3David Meade (b. 1744), originally of Nansemond County, lived at Maycox (Maycock), across the James River from William Byrd’s Westover, in Prince George County, Virginia. He was married to the daughter of William and Sarah Prentis Waters of Williamsburg. Mrs. Waters was the daughter of William Prentis (d. 1765). Her deceased husband William Waters (d. 1769)was for a time a partner in trade with John Blair. He also had large landholdings in York, Northampton, and Halifax counties in Virginia. William Waters transferred one-half of his share to his son-in-law David Meade on 27 April 1764, and in May 1766 Meade acquired one-half of Robert Burwell’s share. See the undated memorandum cited above.

4Anthony Bacon & Co. was one of the original members of the Dismal Swamp Company. Anthony Bacon (c.1717–1786) was a British merchant with whom GW briefly had dealings in the 1750s. He began as a ship captain and by this time was an important commercial figure in London. See Papers, Colonial Series description begins W. W. Abbot et al., eds. The Papers of George Washington, Colonial Series. 10 vols. Charlottesville, Va., 1983–95. description ends , 1:218–19. Perhaps Walker intended to write Anthony rather than Nathaniel.

5Thomas Newton, Jr. (1742–1807), who conducted business for GW in Norfolk in the 1780s, was the son of a merchant in Norfolk and was himself a Norfolk merchant as well as a leading citizen of the area. He was married to the daughter of Robert Tucker, Jr. (d. 1767), another Norfolk merchant, whose father (d. 1723) and son (d. 1779) were also Norfolk merchants and also named Robert. The mill owned by Robert Tucker, Jr., was on the northeastern edge of the Dismal Swamp. Francis Farley of Antigua in the 1730s bought a tract of 26,000 acres in North Carolina from William Byrd II, and his son James Parke Farley married a daughter of William Byrd III. Francis Farley’s plantation in Norfolk County, Va., was just to the north of the Dismal Swamp about fifteen miles east of Suffolk.

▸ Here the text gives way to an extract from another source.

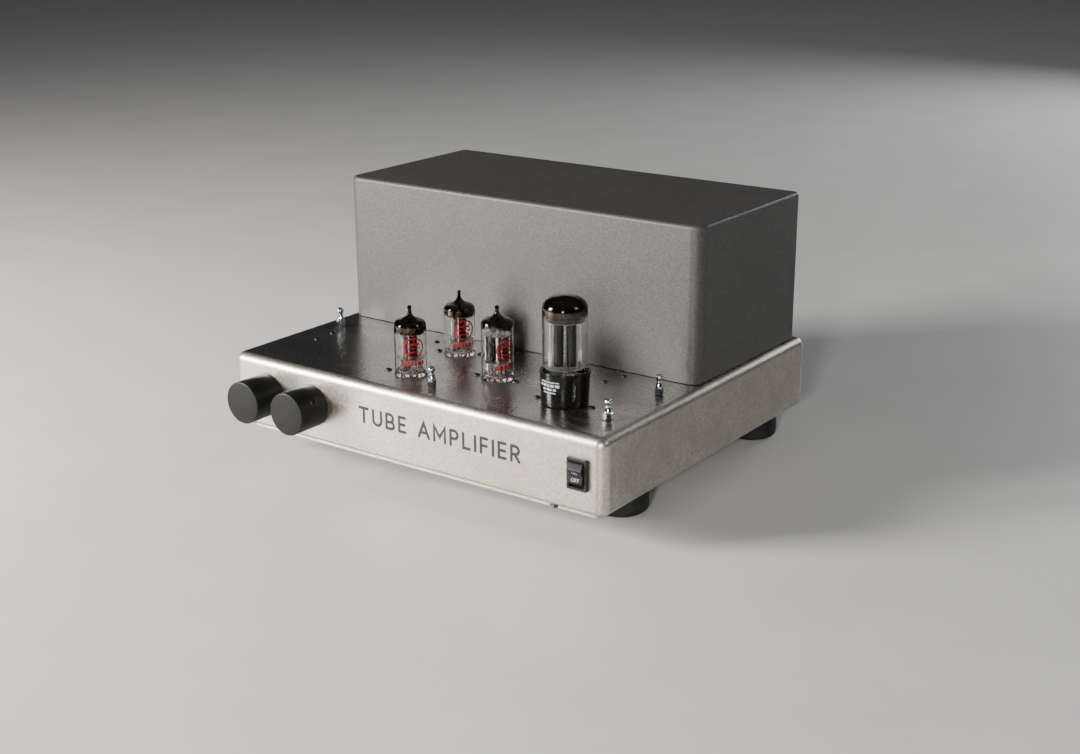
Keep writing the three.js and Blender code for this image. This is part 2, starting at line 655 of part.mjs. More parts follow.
SMALL_TUBES.forEach((tube, i) => {
  const at = [...tube.at, TOP];
  add(`noval_socket_${i + 1}`, novalSocket(), bakelite, at);
  add(`small_tube_${i + 1}_glass`, novalGlass(tube), clearGlass, at);
  add(`small_tube_${i + 1}_stem`, novalStem(), clearGlass, at);
  add(`small_tube_${i + 1}_electrodes`, novalElectrodes(tube), plateMetal, at);
});
const octalPlace = [...OCTAL_AT, TOP];
add('octal_socket', octalSocket(), bakelite, octalPlace);
add('power_tube_base', octalBase(), bakelite, octalPlace);
add('power_tube_glass', octalGlass(), clearGlass, octalPlace);
add('power_tube_electrodes', octalElectrodes(), plateMetal, octalPlace);

const volumePlace = [VOLUME_X, FRONT, CONTROL_Z];
const selectorPlace = [SELECTOR_X, FRONT, CONTROL_Z];
const SCREW_ANGLES = { volume: 200, selector: 34 };
add('volume_knob', knob(SCREW_ANGLES.volume), blackAnodised, volumePlace);
add('volume_shaft', shaft(9), chrome, volumePlace);
add('volume_potentiometer', control({ radius: 12, depth: 12 }), plateMetal, volumePlace);
add('selector_knob', knob(SCREW_ANGLES.selector), blackAnodised, selectorPlace);
add('selector_shaft', shaft(12), chrome, selectorPlace);
add('selector_switch', control({ radius: 14.5, depth: 16 }), plateMetal, selectorPlace);

add('power_switch_housing', switchHousing(), blackPlastic, [SWITCH.x, FRONT, CONTROL_Z]);
add('power_rocker', rocker(), blackPlastic, [SWITCH.x, FRONT - SWITCH.bezel + ROCKER.pivotBack, CONTROL_Z]);

add('mains_inlet', mainsInlet(), blackPlastic);
add('fuse_drawer', fuseDrawer(), blackPlastic, [DRAWER.x, 0, CONTROL_Z]);
['left', 'right'].forEach((side, i) => {
  add(`input_jack_${side}`, inputJack(), goldPlate, [JACK_X[i], BACK, CONTROL_Z]);
});
POST_X.forEach((x, i) => {
  add(`binding_post_${i + 1}`, bindingPost(), goldPlate, [x, BACK, CONTROL_Z]);
  add(`binding_post_${i + 1}_cap`, bindingCap(), i % 2 ? blackPlastic : redPlastic, [x, BACK, CONTROL_Z]);
});

const transformers = {
  power_transformer: { width: 96, height: 80, stack: 50, bulge: 14, x: 88 },
  output_transformer_left: { width: 66, height: 56, stack: 36, bulge: 11, x: -108 },
  output_transformer_right: { width: 66, height: 56, stack: 36, bulge: 11, x: -22 },
};
Object.entries(transformers).forEach(([name, size]) => {
  const at = [size.x, COVER.back - COVER.depth / 2, TOP + GAP];
  add(`${name}_core`, transformerCore(size), laminate, at);
  add(`${name}_coil`, transformerCoil(size), copperCoil, at);
});

add('circuit_board', circuitBoard(), boardGreen);
[25, 62].forEach((y, i) => {
  add(`filter_capacitor_${i + 1}`, rod(11, -20, 20, 16, 'x'), capacitorBlue, [0, y, 44.5]);
});
add('mains_wire', cable([
  [104, 104, 47], [118, 88, 44], [140, 60, 42], [147, 10, 41], [147, -50, 42], [144, -84, 46],
  [SWITCH.x, -101, CONTROL_Z],
], 2.6, 24), greyCable);
add('signal_cable', cable([
  [-124, 117, CONTROL_Z], [-132, 96, 44], [-143, 60, 40], [-146, 0, 39], [-144, -60, 40], [-134, -96, 44],
  [VOLUME_X, -116, CONTROL_Z],
], 2.2, 24), greyCable);

export default amplifier;
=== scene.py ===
"""Looks of a small valve amplifier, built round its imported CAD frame.

Shapes are put together in millimetres in the frame's own axes (X width, -Y front, Z up) and scaled to
metres when they become Blender meshes.
"""

import json
import math

import bpy
from mathutils import Matrix, Vector


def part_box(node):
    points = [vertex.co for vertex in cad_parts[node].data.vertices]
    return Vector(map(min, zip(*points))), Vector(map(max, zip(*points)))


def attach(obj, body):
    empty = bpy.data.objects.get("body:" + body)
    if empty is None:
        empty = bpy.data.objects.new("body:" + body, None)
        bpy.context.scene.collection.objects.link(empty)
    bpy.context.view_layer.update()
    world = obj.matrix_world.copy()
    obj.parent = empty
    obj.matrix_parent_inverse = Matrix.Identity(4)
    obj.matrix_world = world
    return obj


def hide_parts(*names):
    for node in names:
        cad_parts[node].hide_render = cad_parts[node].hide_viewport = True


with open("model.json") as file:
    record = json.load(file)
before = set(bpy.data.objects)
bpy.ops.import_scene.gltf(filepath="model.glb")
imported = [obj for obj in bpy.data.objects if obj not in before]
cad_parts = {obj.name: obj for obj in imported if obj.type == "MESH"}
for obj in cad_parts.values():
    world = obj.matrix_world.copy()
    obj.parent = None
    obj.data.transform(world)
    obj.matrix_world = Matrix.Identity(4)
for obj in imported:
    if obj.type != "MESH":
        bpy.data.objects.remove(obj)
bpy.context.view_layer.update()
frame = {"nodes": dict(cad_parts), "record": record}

MM = 0.001
ROOT = "enclosure"
scene = bpy.context.scene


# ---- places and sizes, in millimetres ----
def node_box(node):
    low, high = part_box(node)
    return Vector(low) / MM, Vector(high) / MM


def middle(node):
    low, high = node_box(node)
    return (low + high) / 2


CHASSIS_LOW, CHASSIS_HIGH = node_box("chassis")
PAN_LOW, PAN_HIGH = node_box("bottom_cover")
FRONT, BACK, TOP = CHASSIS_LOW.y, CHASSIS_HIGH.y, CHASSIS_HIGH.z
CONTROL_Z = middle("volume_knob").z
SWITCH_X = middle("power_switch_housing").x
SMALL_TUBES = {number: middle(f"small_tube_{number}_glass") for number in (1, 2, 3)}
POWER_TUBE = middle("power_tube_glass")
JACKS = {side: middle(f"input_jack_{side}") for side in ("left", "right")}
POSTS = {number: middle(f"binding_post_{number}") for number in (1, 2, 3, 4)}

# Folded sheet of the chassis and the covers, radii of its round holes, and what its square ones clear.
SHEET = 1.6
CHASSIS_CORNERS, TOP_BEND, BOTTOM_BEND, FLANGE = (7.0, 7.0), 6.0, 2.4, 14.0
COVER_CORNERS, COVER_TOP_BEND, COVER_FOOT_BEND, COVER_LIP = (9, 5), 2.5, 0.2, 8  # front and back corners
SMALL_HOLE, POWER_HOLE, SHAFT_HOLE, JACK_HOLE, POST_HOLE = 11.5, 14.4, 4.9, 4.45, 3.4
SWITCH_BODY, INLET_BODY, BODY_PLAY = (13.4, 18.8), (47.0, 27.0), 0.3

# Pins of both kinds of tube: their angles and the radius of the circle that they stand on.
SMALL_PINS, SMALL_PIN_CIRCLE = [36 * number for number in range(9)], 5.95
POWER_PINS, POWER_PIN_CIRCLE = [22.5 + 45 * number for number in range(8)], 8.75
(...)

6This is Mann Page (1749–1803), of Mannsfield near Fredericksburg, whose father, the former owner of the stock in the Dismal Swamp Company, was Mann Page (b. 1718) of Rosewell in Gloucester County, Virginia. The senior Mann Page acquired the one-half share from Robert Burwell in May 1766. See undated memorandum, cited above, but see also Appraisement of Dismal Swamp Slaves, 4 July 1764, n.1.

7The original Nelson members of the Dismal Swamp Company were Thomas Nelson (1715–1787), known as the secretary, and William Nelson (1711–1772), president of the Virginia council. “William Nelson & Brother” listed here are presumably the two sons of President William Nelson: Gov. Thomas Nelson (1738–1789) and William Nelson (1754–1813). The Nelsons were merchants in Yorktown, Va., and the owners of numerous plantations and slaves in Hanover, Prince William, York, James City, and other counties.

8Joseph Hornsby, like David Jameson, was not an original member of the Dismal Swamp Company but became one before the Revolution. The Joseph Hornsby named here is probably Thomas Walker’s son-in-law. He may be, however, the son-in-law’s English-born father who married Mary (or Marie)Rind of Williamsburg and reported for the tax roll of 1783 in Williamsburg ten slaves and a town lot. Thomas Walker transferred a one-half share to Hornsby in the 1770s, perhaps in 1775 (see the undated memorandum cited above).